インタビューに応じるフィンランドのストゥブ大統領(30日、ヘルシンキの大統領府)

【ヘルシンキ=林英樹】フィンランドのストゥブ大統領は30日、ウクライナによるロシア領への供与兵器使用について「制限すべきではない」と語り、攻撃を容認した。そのうえで「ロシアが急に自由民主主義国家になることはなく、戦争に勝つという目的は不変」と長期支援を約束した。

同日、首都ヘルシンキの大統領府で日本経済新聞などのインタビューに応じた。ロシア領への攻撃の是非に関する質問に対し「自衛のためロシアへの攻撃に供与兵器を使うのは問題ない。使えない兵器を送るのは偽善だ」と答えた。

ストゥブ氏は3月、大統領に就任したばかり。中道右派の与党第1党出身で、ロシアに対する強硬姿勢で知られる。

ウクライナ戦争の終結には領土の確保、安全保障の枠組み、戦争犯罪人の起訴、投資ベースでの復興という「4つの観点に沿った解決を探る必要がある」と指摘。領土については「(旧ソ連から独立時の)1991年が国境という考えを支持する」と述べた。4月にはウクライナと10年間の安全保障協定を結んだ。

ロシア領への攻撃をめぐっては、英国のキャメロン外相が4日のウクライナ・ゼレンスキー大統領との会談で「ウクライナには反撃する権利がある」と語り、ロシア政府は「非常に危険な発言」と反発を強めていた。

フィンランドはロシアと1340キロメートルにわたって国境を接している。
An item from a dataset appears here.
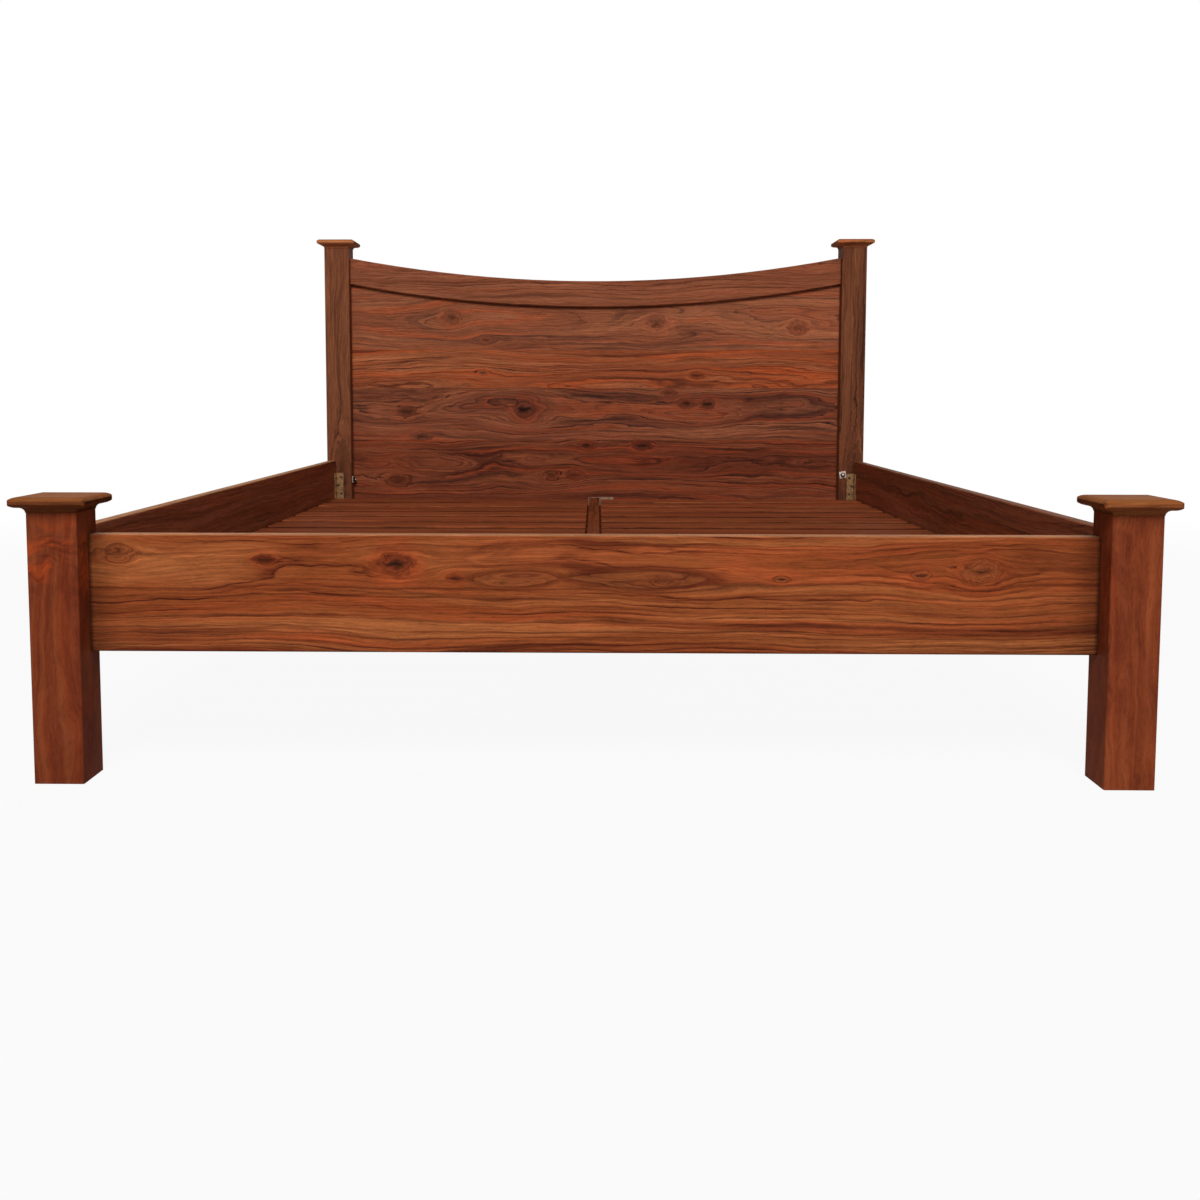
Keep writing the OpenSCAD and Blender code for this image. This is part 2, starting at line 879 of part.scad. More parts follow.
head_post(0);  // head_post_left
head_post(1);  // head_post_right
foot_post(0);  // foot_post_left
foot_post(1);  // foot_post_right
cap(0, 1, head_post_height);  // head_cap_left
cap(1, 1, head_post_height);  // head_cap_right
cap(0, 0, foot_post_height);  // foot_cap_left
cap(1, 0, foot_post_height);  // foot_cap_right
head_top_rail();
head_bottom_rail();
for (i = [0 : plank_count - 1])
    headboard_plank(i);
foot_rail();
side_rail(0);  // side_rail_left
side_rail(1);  // side_rail_right
side_ledger(0);  // side_ledger_left
side_ledger(1);  // side_ledger_right
centre_rail();
centre_ledgers();
centre_leg();
corner_angles();
centre_hangers();
post_bolts();
frame_screws();
for (side = [0, 1], place = [0, 1])
    batten(side, place);
slat_screws(0);  // slat_screws_left
slat_screws(1);  // slat_screws_right
for (side = [0, 1], i = [0 : slat_count - 1])
    slat(side, i);
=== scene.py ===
# %% [markdown]
# # A wooden bed in oiled rosewood
# The real object is a low double bed of solid Indian rosewood, oiled to a satin sheen: four square
# posts with moulded caps, a plank headboard with a dipped top rail, plain side and foot rails, and
# two panels of slats on either side of a centre rail. Every board comes from the CAD model in its
# true shape, so this lesson is about wood: how one procedural material can show growth rings that
# flow round knots, and how each board gets its own cut of it. Only the small fasteners are
# modelled anew, because their recesses and threads are too fine for the CAD model.

# %% Load the fixed frame
import math

import bpy
import numpy as np
from mathutils import Euler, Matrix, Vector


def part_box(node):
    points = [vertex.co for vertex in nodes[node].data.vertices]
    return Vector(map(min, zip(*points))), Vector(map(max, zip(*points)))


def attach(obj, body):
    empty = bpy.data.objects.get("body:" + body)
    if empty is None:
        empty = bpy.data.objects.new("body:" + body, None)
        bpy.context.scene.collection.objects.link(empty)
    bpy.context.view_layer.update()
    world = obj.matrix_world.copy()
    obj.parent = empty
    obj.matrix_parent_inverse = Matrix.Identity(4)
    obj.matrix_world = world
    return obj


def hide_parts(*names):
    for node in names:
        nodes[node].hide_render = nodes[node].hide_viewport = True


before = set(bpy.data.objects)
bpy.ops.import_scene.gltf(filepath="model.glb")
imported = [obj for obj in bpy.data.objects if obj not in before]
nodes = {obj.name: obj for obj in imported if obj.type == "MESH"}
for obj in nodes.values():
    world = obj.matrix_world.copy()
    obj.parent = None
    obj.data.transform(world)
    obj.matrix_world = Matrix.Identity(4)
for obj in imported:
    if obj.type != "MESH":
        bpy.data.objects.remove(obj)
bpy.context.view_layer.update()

# %% [markdown]
# ## The camera
# The photograph was taken from the foot of the bed, a little above the foot rail and tilted down
# by less than five degrees. Place, tilt, lens and shift come from fitting about seventy edges and
# corners of the bed, so the render can be laid over the photograph.

# %% Camera from the fitted view
IMAGE_SIDE = 1200
FOCAL_PIXELS = 1273.6
CENTRE_PIXEL = (576.23, 495.61)
CAMERA_PLACE = (0.00838, -2.9656, 0.5907)
CAMERA_YAW, CAMERA_PITCH, CAMERA_ROLL = 0.0163, -0.0813, 0.0010

camera = bpy.data.objects.new("camera", bpy.data.cameras.new("camera"))
bpy.context.scene.collection.objects.link(camera)
camera.location = CAMERA_PLACE
turn = Euler((math.pi / 2 + CAMERA_PITCH, 0, CAMERA_YAW), "XYZ").to_matrix()
roll = Euler((0, 0, CAMERA_ROLL), "XYZ").to_matrix()
camera.rotation_euler = (turn @ roll).to_euler()
camera.data.sensor_width = 36
camera.data.lens = FOCAL_PIXELS / IMAGE_SIDE * 36
camera.data.shift_x = (IMAGE_SIDE / 2 - CENTRE_PIXEL[0]) / IMAGE_SIDE
camera.data.shift_y = (CENTRE_PIXEL[1] - IMAGE_SIDE / 2) / IMAGE_SIDE
bpy.context.scene.camera = camera
print("lens mm:", round(camera.data.lens, 2))

# %% [markdown]
# ## Helpers
# Colours are written as the hex values that a picture shows, and Blender wants them linear. Node
# trees are built by one function that adds a node, sets it up and links it, and hands back the
# socket that the next node needs, so that a material reads from top to bottom like a recipe. The
# two nodes that come most often, arithmetic and a smooth step, have a short form each.


# %% Colour and node helpers
def linear(hex_colour):
    """sRGB hex to linear: divide by 12.92 in the toe, else ((c + 0.055) / 1.055) to the 2.4."""
    parts = [int(hex_colour[i : i + 2], 16) / 255 for i in (1, 3, 5)]
    return [c / 12.92 if c <= 0.04045 else ((c + 0.055) / 1.055) ** 2.4 for c in parts] + [1.0]


def add_node(tree, kind, inputs=None, output=0, **settings):
    """Adds a shader node, sets or links its inputs, and hands back one of its outputs."""
    node = tree.nodes.new("ShaderNode" + kind)
    for key, value in settings.items():
        setattr(node, key, value)
    for key, value in (inputs or {}).items():
        if isinstance(value, bpy.types.NodeSocket):
            tree.links.new(value, node.inputs[key])
        else:
            node.inputs[key].default_value = value
    return node.outputs[output] if node.outputs else node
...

リスク対応から避難シェルターの完備やリーダー層の訓練、備蓄拡大など国全体で非常時に備える「包括的防衛戦略」をとる。

ロシアによるウクライナ全面侵略を受け、長年の中立政策を転換。2023年、北大西洋条約機構(NATO)に加盟した。ストゥブ氏は国民の90%がNATO加盟に賛成しているとしたうえで「ロシアという脅威が目の前にある以上、安全保障は実存的な問題だ」と語った。

NATOが求める国内総生産(GDP)比で2%以上の防衛費目標について少なくとも27年まで基準を達成する見通しが立ったと明らかにした。ウクライナの全面侵略は「歴史上最大級の戦略的ミス。同じミスは二度と起こさないだろう」と話し、NATOが抑止力となるとの見解を示した。
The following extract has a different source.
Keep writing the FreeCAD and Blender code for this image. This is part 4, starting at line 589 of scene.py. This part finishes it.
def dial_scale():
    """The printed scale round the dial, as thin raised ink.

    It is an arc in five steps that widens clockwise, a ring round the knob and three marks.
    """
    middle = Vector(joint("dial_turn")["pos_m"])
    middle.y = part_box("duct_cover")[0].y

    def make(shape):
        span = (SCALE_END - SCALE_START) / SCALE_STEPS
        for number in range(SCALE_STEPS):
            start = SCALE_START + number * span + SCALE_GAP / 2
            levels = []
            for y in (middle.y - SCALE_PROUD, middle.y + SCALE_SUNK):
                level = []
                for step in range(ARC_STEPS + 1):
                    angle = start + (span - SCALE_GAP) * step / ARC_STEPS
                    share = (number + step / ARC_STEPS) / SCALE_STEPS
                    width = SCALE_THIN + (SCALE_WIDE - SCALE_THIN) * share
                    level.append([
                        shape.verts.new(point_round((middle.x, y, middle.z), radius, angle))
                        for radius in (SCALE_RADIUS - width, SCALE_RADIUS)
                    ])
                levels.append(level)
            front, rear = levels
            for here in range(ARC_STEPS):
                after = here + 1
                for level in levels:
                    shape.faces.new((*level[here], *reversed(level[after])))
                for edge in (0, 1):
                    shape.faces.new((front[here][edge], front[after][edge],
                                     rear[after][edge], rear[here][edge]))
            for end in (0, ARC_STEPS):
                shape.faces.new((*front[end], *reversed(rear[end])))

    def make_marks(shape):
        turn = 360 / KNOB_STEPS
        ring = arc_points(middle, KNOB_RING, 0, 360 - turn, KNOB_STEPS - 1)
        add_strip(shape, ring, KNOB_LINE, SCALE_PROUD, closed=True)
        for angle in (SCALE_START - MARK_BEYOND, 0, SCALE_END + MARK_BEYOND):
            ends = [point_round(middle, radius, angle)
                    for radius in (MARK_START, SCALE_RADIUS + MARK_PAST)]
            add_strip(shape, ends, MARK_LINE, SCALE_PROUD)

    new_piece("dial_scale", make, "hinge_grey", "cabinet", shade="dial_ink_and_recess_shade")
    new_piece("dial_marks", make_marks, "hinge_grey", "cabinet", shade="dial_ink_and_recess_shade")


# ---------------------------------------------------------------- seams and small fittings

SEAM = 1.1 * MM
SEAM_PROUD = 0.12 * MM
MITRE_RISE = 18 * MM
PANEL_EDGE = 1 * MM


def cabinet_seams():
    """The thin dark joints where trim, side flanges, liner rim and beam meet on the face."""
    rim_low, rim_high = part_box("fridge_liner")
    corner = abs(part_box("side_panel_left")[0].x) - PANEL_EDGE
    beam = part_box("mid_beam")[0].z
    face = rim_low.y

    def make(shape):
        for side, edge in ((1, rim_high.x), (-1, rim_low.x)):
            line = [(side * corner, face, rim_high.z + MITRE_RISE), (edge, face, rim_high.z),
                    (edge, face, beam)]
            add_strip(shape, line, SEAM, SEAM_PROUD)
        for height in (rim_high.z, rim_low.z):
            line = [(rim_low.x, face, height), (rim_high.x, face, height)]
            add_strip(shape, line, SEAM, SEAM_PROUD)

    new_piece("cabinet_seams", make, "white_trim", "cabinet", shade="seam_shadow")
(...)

核兵器を一部加盟国に配備し共同運用するNATOの核シェアリングについては「フィンランドに持ち込むと安全保障が低下する」と否定的に語った。フィンランドは現行法で領土内への核兵器の持ち込みを禁止している。

一方、米国と欧州を結ぶ大西洋の防衛を担う米ノーフォーク司令部の管轄に加わり、陸軍部隊を自国内に配備することが「全体の集団防衛として最善の策になる」との考えを示した。

ストゥブ氏は欧州連合(EU)の研究者として知られ、テレビのコメンテーターも務めていた。研究テーマは「柔軟な統合」で、「すべての加盟国が同じ防衛政策をとるわけではなく様々な形がある」と指摘する。

6月上旬に投開票される欧州議会選で右派・右翼会派の躍進が予測されるが、「穏健な中道勢力による連立となるだろう」と見通しを語った。そのうえで「EUは元々、経済的な手段で実現した政治的な統合だが、最近はより政治的になってきている」と指摘した。

欧州投資銀行(EIB)副頭取を2年半務めていた。EIBの融資対象から防衛産業が外れていたことで同産業への資金供給が進んでいない状況について「理解しがたい理由だった。今は変わりつつある。防衛は他の産業と同様に重要だという認識に変わりつつある」と語った。